If I were XML Dictator, of course I would put an immediate stop to this. Sadly, until I'm elected, it will continue, and it's not entirely that simple anyway. Say you're writing software where you control all ends of XML-based communication, and you don't need CDATA (comments which are ignored by a standard XML parser). You might get a significant performance boost by rewriting the parser not to handle them, and in a transactional environment it could make the difference between a fast version of an application and a version that times out. Schmelzer says some programmers are doing this, and it's hard to tell them they are wrong. If it works, it works.

On the other hand, if you're compromising the interoperability of XML, you're effectively using a proprietary format, so you've got one less very big reason to use XML to begin with. Why not use CORBA or COM or some other binary interface that's far more efficient to begin with?

So the real question should be how the inefficiency problem can be addressed in a way that doesn't compromise the goals of interoperability and transparency in XML. XML is inefficient in three major ways: It uses lots of bandwidth, lots of storage, and lots of processing power.
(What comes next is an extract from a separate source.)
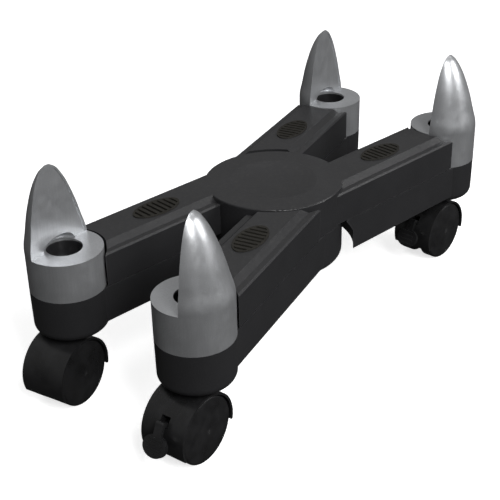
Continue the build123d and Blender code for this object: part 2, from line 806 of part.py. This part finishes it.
tongue_turn = 180 + lever_slope
tongue_plane = Plane(
    axle_plane.from_local_coords(Vector(*lever_bend)),
    x_dir=(0, cos(radians(tongue_turn)), sin(radians(tongue_turn))),
    z_dir=(0, -sin(radians(lever_slope)), cos(radians(lever_slope))),
)
with BuildPart() as brake_lever:
    # eye and neck out of the slot, then the tongue down along the hood
    with BuildSketch(axle_plane):
        with BuildLine():
            Line(lever_hinge, lever_bend)
        trace(line_width=lever_thick)
        with Locations(lever_bend):
            Circle(lever_thick / 2)
        with Locations(lever_hinge):
            Circle(lever_eye)
            Circle(cam_shaft_radius, mode=Mode.SUBTRACT)
    extrude(amount=lever_neck_half, both=True)
    with BuildSketch(tongue_plane):
        neck_length = lever_tongue - paddle_length / 2
        Rectangle(neck_length, 2 * lever_neck_half, align=(Align.MIN, Align.CENTER))
        with Locations((neck_length, 0)):
            Ellipse(paddle_length / 2, paddle_half)
    extrude(amount=lever_thick / 2, both=True)
    with BuildSketch(tongue_plane.offset(lever_thick / 2)):
        with Locations((neck_length, 0)):
            with GridLocations(tread_pitch, 0, tread_count, 1):
                Rectangle(tread_width, 2 * paddle_half - 6)
    extrude(amount=tread_height)

with BuildPart() as brake_cam:
    with BuildSketch(axle_plane):
        with Locations(lever_hinge):
            Circle(cam_shaft_radius)
    extrude(amount=cam_shaft_half, both=True)
    # cams beside the web that press on the inside of the wheels' rims
    for side in (1, -1):
        with BuildSketch(axle_plane.offset(side * (web_half + cam_gap))):
            with Locations(Location((*lever_hinge, 0), (0, 0, cam_angle))):
                Rectangle(cam_reach, cam_thick, align=(Align.MIN, Align.CENTER))
        extrude(amount=side * (cam_shaft_half - web_half - cam_gap))


def caster_place(corner):
    """The caster's place under its post, turned to its heading."""
    return Location((*post_point(corner), 0), (0, 0, caster_turn[corner]))


BRAKED = ("front_right", "rear_right")
plain_hood = caster_hood(braked=False)
braked_hood = caster_hood(braked=True)
for corner in CORNERS:
    place = caster_place(corner)
    body = braked_hood if corner in BRAKED else plain_hood
    save(body.part.moved(place), f"caster_{corner}_hood")
    save(caster_axle.part.moved(place), f"caster_{corner}_axle")
    save(caster_stem.part.moved(place), f"caster_{corner}_stem")
    save(stem_sleeve.part.moved(place), f"caster_{corner}_sleeve")
    save(wheel.part.moved(place), f"caster_{corner}_right_wheel")
    half_turn = place * Location((0, -2 * trail, 0), (0, 0, 180))
    save(wheel.part.moved(half_turn), f"caster_{corner}_left_wheel")
    if corner in BRAKED:
        save(brake_lever.part.moved(place), f"caster_{corner}_brake_lever")
        save(brake_cam.part.moved(place), f"caster_{corner}_brake_cam")
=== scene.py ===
"""Looks of the rolling CPU holder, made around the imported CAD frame.  Metres, +Z up.

The CAD pieces keep their own shapes and places.  This script softens their edges, gives each
piece its material, and sets up the floor, the lights and the camera.
"""
import json
import math

import bpy
from mathutils import Matrix, Vector

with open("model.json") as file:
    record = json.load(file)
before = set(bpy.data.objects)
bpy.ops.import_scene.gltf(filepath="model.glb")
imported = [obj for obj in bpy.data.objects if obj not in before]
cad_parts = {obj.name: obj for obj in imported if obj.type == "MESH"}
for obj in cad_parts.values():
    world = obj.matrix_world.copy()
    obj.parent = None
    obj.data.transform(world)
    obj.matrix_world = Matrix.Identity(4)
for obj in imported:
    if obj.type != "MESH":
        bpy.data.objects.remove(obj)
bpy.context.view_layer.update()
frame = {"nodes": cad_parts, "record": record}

MM = 0.001


# ---------------------------------------------------------------- material building blocks
COLOUR_A, COLOUR_B = 6, 7      # places of the colour sockets among a Mix node's inputs
COLOUR_RESULT = 2              # and of the colour among its outputs
NOISE_LOW, NOISE_HIGH = 0.3, 0.7       # where most of a noise's values lie
EDGE_START, EDGE_FULL = 0.995, 0.88    # cosine of the turn where an edge begins and is complete
BEVEL_SAMPLES = 4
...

My first guess was that bandwidth was the most significant problem, and that the obvious solution was a standard for XML compression (XML should compress very efficiently). A standard for compression could address both the bandwidth and storage inefficiencies, although storage is about as expensive as air these days, so that's got to be the problem with lowest priority. The standardization could be tricky though, since it's not clear how a standard for compressed XML would be implemented. Remember, XML can be transported over any number of protocols, from HTTP to SMTP to sneakernet. I can imagine ways it could be implemented in network protocols, perhaps through HTTP headers, addressing only the bandwidth part of the equation.

But as Schmelzer says, the processing issues can be significant. He has come across cases where an increase in efficiency could eliminate the need for a $50,000 application server. That's decent money. Some vendors have even begun offering hardware acceleration for XML processing, such as DataPower's XA35 XML Accelerator. Remind me to take a closer look at this sort of thing.

How would the compression parts of the solution be standardized? This may be too urgent a matter to leave in the hands of the W3C. Schmelzer feels that the WS-I may be a more expedient place for an agreement, if not a standard, to emerge. An actual standard is not needed immediately, merely something that everyone agrees on. It could be turned into an actual standard later.

So before the horror of XML anarchy and balkanization strikes, save yourselves! XML cheating is a trap from which you will never escape! Bwahahahahahhah!